> [Request]: Each line of the material must be returned exactly.

> [Data excerpt]:
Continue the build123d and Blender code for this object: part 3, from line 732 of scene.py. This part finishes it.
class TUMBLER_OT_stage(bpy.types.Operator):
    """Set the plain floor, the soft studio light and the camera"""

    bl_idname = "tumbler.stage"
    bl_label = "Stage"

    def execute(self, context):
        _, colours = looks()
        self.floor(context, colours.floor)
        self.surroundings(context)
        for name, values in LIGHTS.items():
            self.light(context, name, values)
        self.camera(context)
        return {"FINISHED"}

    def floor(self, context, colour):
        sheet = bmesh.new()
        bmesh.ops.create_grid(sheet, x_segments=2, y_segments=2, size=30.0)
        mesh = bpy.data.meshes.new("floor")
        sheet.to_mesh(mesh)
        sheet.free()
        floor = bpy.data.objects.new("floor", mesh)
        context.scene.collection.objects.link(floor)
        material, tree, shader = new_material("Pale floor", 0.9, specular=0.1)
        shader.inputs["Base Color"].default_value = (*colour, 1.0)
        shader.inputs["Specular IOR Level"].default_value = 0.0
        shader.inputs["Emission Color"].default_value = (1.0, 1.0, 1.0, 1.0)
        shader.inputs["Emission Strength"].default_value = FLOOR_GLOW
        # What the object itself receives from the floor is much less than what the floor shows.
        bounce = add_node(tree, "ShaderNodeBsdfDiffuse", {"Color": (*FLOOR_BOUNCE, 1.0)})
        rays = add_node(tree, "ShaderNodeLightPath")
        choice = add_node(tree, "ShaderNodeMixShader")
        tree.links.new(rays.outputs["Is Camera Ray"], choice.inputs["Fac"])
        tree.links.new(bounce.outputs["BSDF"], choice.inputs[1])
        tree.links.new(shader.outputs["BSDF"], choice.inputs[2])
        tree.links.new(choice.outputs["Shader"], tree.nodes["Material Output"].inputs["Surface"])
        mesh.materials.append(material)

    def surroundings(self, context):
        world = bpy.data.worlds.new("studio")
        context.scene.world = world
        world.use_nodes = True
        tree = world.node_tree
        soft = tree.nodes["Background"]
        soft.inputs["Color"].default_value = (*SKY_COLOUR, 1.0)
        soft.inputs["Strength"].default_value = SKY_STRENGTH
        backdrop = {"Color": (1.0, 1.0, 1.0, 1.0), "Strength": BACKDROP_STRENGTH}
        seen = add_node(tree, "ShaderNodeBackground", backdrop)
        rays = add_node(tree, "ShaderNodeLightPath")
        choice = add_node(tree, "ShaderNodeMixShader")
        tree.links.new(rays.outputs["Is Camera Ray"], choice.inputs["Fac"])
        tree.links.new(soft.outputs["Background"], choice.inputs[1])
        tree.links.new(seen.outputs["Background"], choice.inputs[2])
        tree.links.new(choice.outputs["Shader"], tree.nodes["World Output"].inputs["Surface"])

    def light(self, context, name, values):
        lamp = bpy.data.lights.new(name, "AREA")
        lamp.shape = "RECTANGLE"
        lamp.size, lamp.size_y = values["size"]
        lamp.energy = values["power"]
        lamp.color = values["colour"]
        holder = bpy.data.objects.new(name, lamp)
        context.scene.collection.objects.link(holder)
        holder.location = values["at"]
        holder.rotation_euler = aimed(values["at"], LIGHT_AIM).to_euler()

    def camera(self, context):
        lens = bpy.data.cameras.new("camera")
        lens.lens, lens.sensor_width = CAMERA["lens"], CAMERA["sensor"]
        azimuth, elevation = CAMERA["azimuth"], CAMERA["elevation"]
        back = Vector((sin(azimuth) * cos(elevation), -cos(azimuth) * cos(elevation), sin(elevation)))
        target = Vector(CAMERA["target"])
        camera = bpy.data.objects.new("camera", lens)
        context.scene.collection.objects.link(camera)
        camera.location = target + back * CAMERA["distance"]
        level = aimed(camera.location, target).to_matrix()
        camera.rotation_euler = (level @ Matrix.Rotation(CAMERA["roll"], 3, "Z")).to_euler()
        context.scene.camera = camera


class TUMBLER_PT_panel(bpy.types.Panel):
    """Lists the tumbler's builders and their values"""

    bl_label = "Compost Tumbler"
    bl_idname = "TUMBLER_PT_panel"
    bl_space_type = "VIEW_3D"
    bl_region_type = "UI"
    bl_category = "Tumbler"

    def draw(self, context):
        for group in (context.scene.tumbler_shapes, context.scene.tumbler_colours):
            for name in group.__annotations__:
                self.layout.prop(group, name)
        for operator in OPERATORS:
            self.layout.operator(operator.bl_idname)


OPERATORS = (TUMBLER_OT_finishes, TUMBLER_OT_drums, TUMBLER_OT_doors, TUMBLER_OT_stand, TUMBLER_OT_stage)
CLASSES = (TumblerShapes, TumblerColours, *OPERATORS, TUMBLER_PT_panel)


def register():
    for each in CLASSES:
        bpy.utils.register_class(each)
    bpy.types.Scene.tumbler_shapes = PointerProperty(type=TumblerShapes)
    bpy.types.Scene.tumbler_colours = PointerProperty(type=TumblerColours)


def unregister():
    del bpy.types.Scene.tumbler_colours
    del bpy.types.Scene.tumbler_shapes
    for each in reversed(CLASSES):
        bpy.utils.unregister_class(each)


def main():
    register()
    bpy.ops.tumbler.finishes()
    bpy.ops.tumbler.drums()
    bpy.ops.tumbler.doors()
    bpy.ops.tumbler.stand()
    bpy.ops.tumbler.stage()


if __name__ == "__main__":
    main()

> [Output for this exercise]:
Continue the build123d and Blender code for this object: part 3, from line 732 of scene.py. This part finishes it.
class TUMBLER_OT_stage(bpy.types.Operator):
    """Set the plain floor, the soft studio light and the camera"""

    bl_idname = "tumbler.stage"
    bl_label = "Stage"

    def execute(self, context):
        _, colours = looks()
        self.floor(context, colours.floor)
        self.surroundings(context)
        for name, values in LIGHTS.items():
            self.light(context, name, values)
        self.camera(context)
        return {"FINISHED"}

    def floor(self, context, colour):
        sheet = bmesh.new()
        bmesh.ops.create_grid(sheet, x_segments=2, y_segments=2, size=30.0)
        mesh = bpy.data.meshes.new("floor")
        sheet.to_mesh(mesh)
        sheet.free()
        floor = bpy.data.objects.new("floor", mesh)
        context.scene.collection.objects.link(floor)
        material, tree, shader = new_material("Pale floor", 0.9, specular=0.1)
        shader.inputs["Base Color"].default_value = (*colour, 1.0)
        shader.inputs["Specular IOR Level"].default_value = 0.0
        shader.inputs["Emission Color"].default_value = (1.0, 1.0, 1.0, 1.0)
        shader.inputs["Emission Strength"].default_value = FLOOR_GLOW
        # What the object itself receives from the floor is much less than what the floor shows.
        bounce = add_node(tree, "ShaderNodeBsdfDiffuse", {"Color": (*FLOOR_BOUNCE, 1.0)})
        rays = add_node(tree, "ShaderNodeLightPath")
        choice = add_node(tree, "ShaderNodeMixShader")
        tree.links.new(rays.outputs["Is Camera Ray"], choice.inputs["Fac"])
        tree.links.new(bounce.outputs["BSDF"], choice.inputs[1])
        tree.links.new(shader.outputs["BSDF"], choice.inputs[2])
        tree.links.new(choice.outputs["Shader"], tree.nodes["Material Output"].inputs["Surface"])
        mesh.materials.append(material)

    def surroundings(self, context):
        world = bpy.data.worlds.new("studio")
        context.scene.world = world
        world.use_nodes = True
        tree = world.node_tree
        soft = tree.nodes["Background"]
        soft.inputs["Color"].default_value = (*SKY_COLOUR, 1.0)
        soft.inputs["Strength"].default_value = SKY_STRENGTH
        backdrop = {"Color": (1.0, 1.0, 1.0, 1.0), "Strength": BACKDROP_STRENGTH}
        seen = add_node(tree, "ShaderNodeBackground", backdrop)
        rays = add_node(tree, "ShaderNodeLightPath")
        choice = add_node(tree, "ShaderNodeMixShader")
        tree.links.new(rays.outputs["Is Camera Ray"], choice.inputs["Fac"])
        tree.links.new(soft.outputs["Background"], choice.inputs[1])
        tree.links.new(seen.outputs["Background"], choice.inputs[2])
        tree.links.new(choice.outputs["Shader"], tree.nodes["World Output"].inputs["Surface"])

    def light(self, context, name, values):
        lamp = bpy.data.lights.new(name, "AREA")
        lamp.shape = "RECTANGLE"
        lamp.size, lamp.size_y = values["size"]
        lamp.energy = values["power"]
        lamp.color = values["colour"]
        holder = bpy.data.objects.new(name, lamp)
        context.scene.collection.objects.link(holder)
        holder.location = values["at"]
        holder.rotation_euler = aimed(values["at"], LIGHT_AIM).to_euler()

    def camera(self, context):
        lens = bpy.data.cameras.new("camera")
        lens.lens, lens.sensor_width = CAMERA["lens"], CAMERA["sensor"]
        azimuth, elevation = CAMERA["azimuth"], CAMERA["elevation"]
        back = Vector((sin(azimuth) * cos(elevation), -cos(azimuth) * cos(elevation), sin(elevation)))
        target = Vector(CAMERA["target"])
        camera = bpy.data.objects.new("camera", lens)
        context.scene.collection.objects.link(camera)
        camera.location = target + back * CAMERA["distance"]
        level = aimed(camera.location, target).to_matrix()
        camera.rotation_euler = (level @ Matrix.Rotation(CAMERA["roll"], 3, "Z")).to_euler()
        context.scene.camera = camera


class TUMBLER_PT_panel(bpy.types.Panel):
    """Lists the tumbler's builders and their values"""

    bl_label = "Compost Tumbler"
    bl_idname = "TUMBLER_PT_panel"
    bl_space_type = "VIEW_3D"
    bl_region_type = "UI"
    bl_category = "Tumbler"

    def draw(self, context):
        for group in (context.scene.tumbler_shapes, context.scene.tumbler_colours):
            for name in group.__annotations__:
                self.layout.prop(group, name)
        for operator in OPERATORS:
            self.layout.operator(operator.bl_idname)


OPERATORS = (TUMBLER_OT_finishes, TUMBLER_OT_drums, TUMBLER_OT_doors, TUMBLER_OT_stand, TUMBLER_OT_stage)
CLASSES = (TumblerShapes, TumblerColours, *OPERATORS, TUMBLER_PT_panel)


def register():
    for each in CLASSES:
        bpy.utils.register_class(each)
    bpy.types.Scene.tumbler_shapes = PointerProperty(type=TumblerShapes)
    bpy.types.Scene.tumbler_colours = PointerProperty(type=TumblerColours)


def unregister():
    del bpy.types.Scene.tumbler_colours
    del bpy.types.Scene.tumbler_shapes
    for each in reversed(CLASSES):
        bpy.utils.unregister_class(each)


def main():
    register()
    bpy.ops.tumbler.finishes()
    bpy.ops.tumbler.drums()
    bpy.ops.tumbler.doors()
    bpy.ops.tumbler.stand()
    bpy.ops.tumbler.stage()


if __name__ == "__main__":
    main()